TASK TO CARRY OUT: Only the lines from the start of the material through the line containing "LIP_Z = 72.0" are to be extracted, exactly as they appear.

____________________

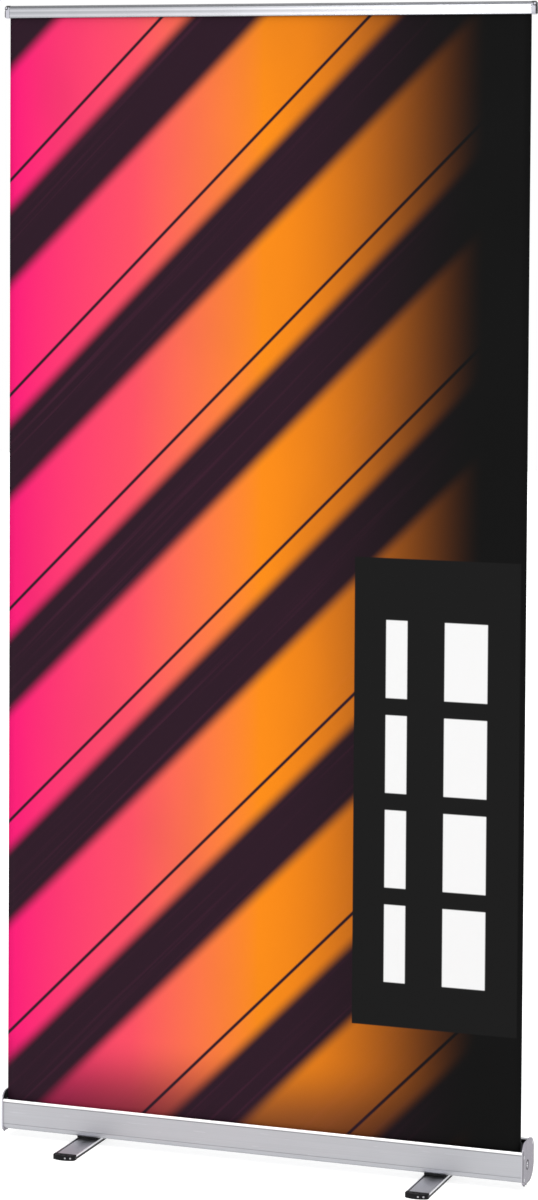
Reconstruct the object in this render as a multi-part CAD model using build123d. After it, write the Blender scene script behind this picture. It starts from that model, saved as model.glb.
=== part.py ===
from build123d import *
import math
import os

os.makedirs("parts", exist_ok=True)

# Roll-up banner stand, all sizes in mm.
# The origin is on the floor under the middle of the base, +Z up, the picture faces -Y.
# Solids that turn or slide on each other are drawn with a small named clearance.
TOUCH = 0.02
REACH = 100.0

# --- graphic ---
GRAPHIC_WIDTH = 1000.0
GRAPHIC_HEIGHT = 2025.0
SHEET_T = 0.35
SHEET_Y = -24.5
SHEET_FRONT = SHEET_Y - SHEET_T / 2
SHEET_BACK = SHEET_Y + SHEET_T / 2
LIP_Z = 72.0

# --- top rail ---
RAIL_HEIGHT = 23.0
RAIL_BOTTOM = LIP_Z + GRAPHIC_HEIGHT
RAIL_TOP = RAIL_BOTTOM + RAIL_HEIGHT
SHEET_TOP = RAIL_TOP - 16.0
BEAD_R = 2.6
CLAW_R_OUT = 5.0
CLAW_R_IN = 2.9
CLAW_OPEN_FROM = math.radians(-113)
CLAW_OPEN_TO = math.radians(60)
BEAD_Y = SHEET_Y
BEAD_Z = RAIL_TOP - CLAW_R_OUT
PLATE_T = 2.0
PLATE_GAP = 0.25
PLATE_FRONT = SHEET_BACK + PLATE_GAP
PLATE_BACK = PLATE_FRONT + PLATE_T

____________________

RESPONSE BELOW:
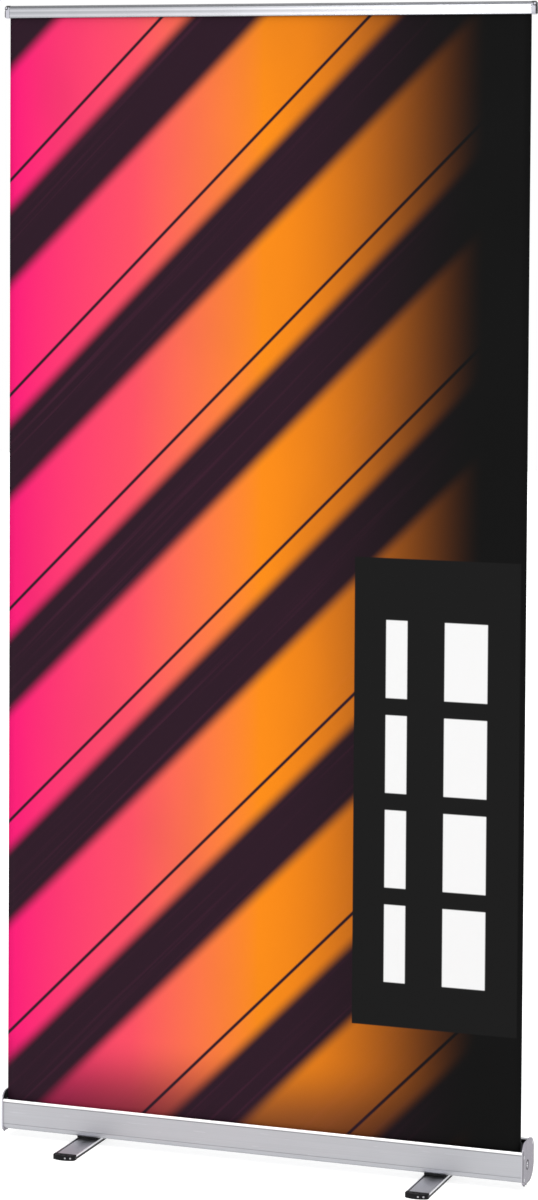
Reconstruct the object in this render as a multi-part CAD model using build123d. After it, write the Blender scene script behind this picture. It starts from that model, saved as model.glb.
=== part.py ===
from build123d import *
import math
import os

os.makedirs("parts", exist_ok=True)

# Roll-up banner stand, all sizes in mm.
# The origin is on the floor under the middle of the base, +Z up, the picture faces -Y.
# Solids that turn or slide on each other are drawn with a small named clearance.
TOUCH = 0.02
REACH = 100.0

# --- graphic ---
GRAPHIC_WIDTH = 1000.0
GRAPHIC_HEIGHT = 2025.0
SHEET_T = 0.35
SHEET_Y = -24.5
SHEET_FRONT = SHEET_Y - SHEET_T / 2
SHEET_BACK = SHEET_Y + SHEET_T / 2
LIP_Z = 72.0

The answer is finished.